In April of 2019, a former Naval officer and rich investor from Texas, Victor L. Vescovo (above), piloted a submersible into the Challenger Deep, the deepest point known on Earth.
Don Walsh and James Cameron posing with the Rolex that went to the Challenger Deep on their respective dive.
But Mr. Vescovo declared his dive the deepest ever by a human, 52 more feet than Mr. Cameron's. Global headlines followed. The Guinness Book of World Records acknowledged the achievement. The record depth was given “10,925 m (35,843 ft), with a standard deviation of 4.1 m.”
CEO of Omega Raynald Aeschlimann with Victor Vescovo.
And Omega, which had strapped a watch to Mr. Vescovo’s submersible, now claimed to have built the timepiece that has gone the deepest, taking the record away from Rolex.
Hearing about Mr. Vescovo's new record, James Cameron called The New York Times from New Zealand, where he was filming an “Avatar” sequel. He asked to be interviewed. According to the Times, the initial email from Mr. Cameron read, “Request to Speak.”
Mr. Cameron told the Times the Challenger Deep is “flat and featureless.”
“[Mr. Vescovo's] gauge may read differently from mine, but he can’t say he’s gone deeper.”
Mr. Cameron says it's like an Everest climber claiming to have gone higher than another mountaineer even though both reached the same summit.
In 2009, the Woods Hole Oceanographic Institution sent down a robot to explore the Challenger Deep. The leader of the robot team, Andy Bowen, would later confirm Mr. Cameron's assertion: “It was like being on the Bonneville Salt Flats,” Mr. Bowen said.
"I put my hand up when I saw it becoming a matter of public fact without discussion in the media or science community," Mr. Cameron told Newsweek in Sept. 2019. "But what Mr Vescovo's group reported and what I witnessed in 2012, are two different things. He says he found a deeper hole in the bottom of the ocean. I say it's flat down there, impossible to dive deeper."
So for Mr. Cameron the question is not who went the deepest but who measured it more accurately.
To give an idea of just how deep this region of the seafloor is, if Mount Everest were picked up and placed in the Challenger Deep, the summit of the world’s highest mountain would still sit more than 2 km (1.3 mi) beneath the ocean surface. When Mr. Vescovo made his expedition, he was just the fourth man to do so. Fewer people had gone to the Challenger Deep than to the Moon.
In my research for this story, I found a May 2019 interview with Newsweek in which Mr. Vescovo mentions the flatness of the Challenger Deep: "The bottom was a flat, beige basin of sorts with a very thick layer of silt," Mr. Voscovo said. "There were some small, translucent animals that gently undulate to move about—but there was definitely life at the very bottom of the ocean, it was not dead by any means."

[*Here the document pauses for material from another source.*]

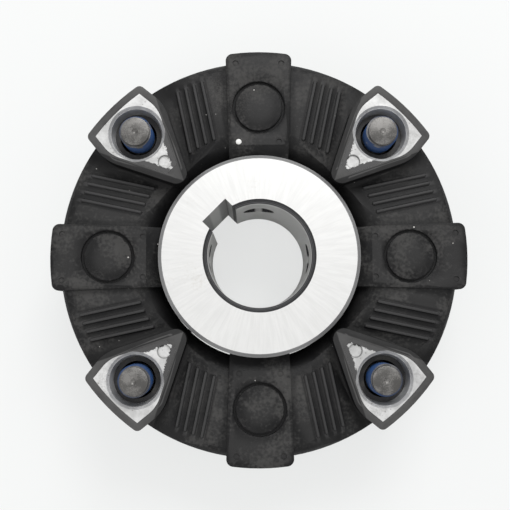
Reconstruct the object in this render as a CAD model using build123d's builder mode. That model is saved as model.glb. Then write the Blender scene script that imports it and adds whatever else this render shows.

Working out precise ocean depths is never easy. The Challenger Deep is too deep for any kind of GPS signal to be received. Depth readings are calculated from special sensors that measure factors such as water pressure, salinity and temperature.
But to convert pressure to depth, you need to know the water density over the full water column and also the local value of gravity, which varies by about half a percent over the surface of the Earth, according to scientists.
Picture from Victor Vescovo's Twitter showing the flat bottom of Challenger Deep.
The other way to measure depth is using sonar, but that comes with its own complications: The idea is to ping the sea floor with sound while timing how long it takes for the signal to get back to the boat. You have to know the temperature along the path to get an accurate reading, because sound travels faster through warmer water. The path to the Challenger Deep, by one measure, goes from warm to icy to warm again. The ping would also have to go through many layers of seawater of differing composition.
The instruments being used to take measurements are constantly evolving; technology has come a long way since 1960, and in some aspects, even since James Cameron's dive in 2012.
In 2014, four scientists at the University of New Hampshire reported on a Challenger Deep measurement. They put the margin at plus or minus 25 meters, a total range of 164 feet. Each depth measurement, they added, represents “at best an estimate.”
Finally, Mr. Vescovo was interviewed by The New York Times. He first praised Mr. Cameron as “a visionary pioneer of deep exploration.” He also said his own team had adopted some of Mr. Cameron’s technical innovations.
“I have enormous respect for him,” Mr. Vescovo said. “On this point, however, I scientifically disagree.” While Mr. Vescovo’s gear was far newer and more accurate at gauging oceanic depths, he said he had also identified a slightly deeper area.
Who is right? And is Rolex okay with the claim it was bested in the world's deepest dive? We might never know. But the financial support traditional watchmakers have made to explorations through the years—whether for the sake of discovery or to find ways to better conserve the planet—that alone is enough to be lauded.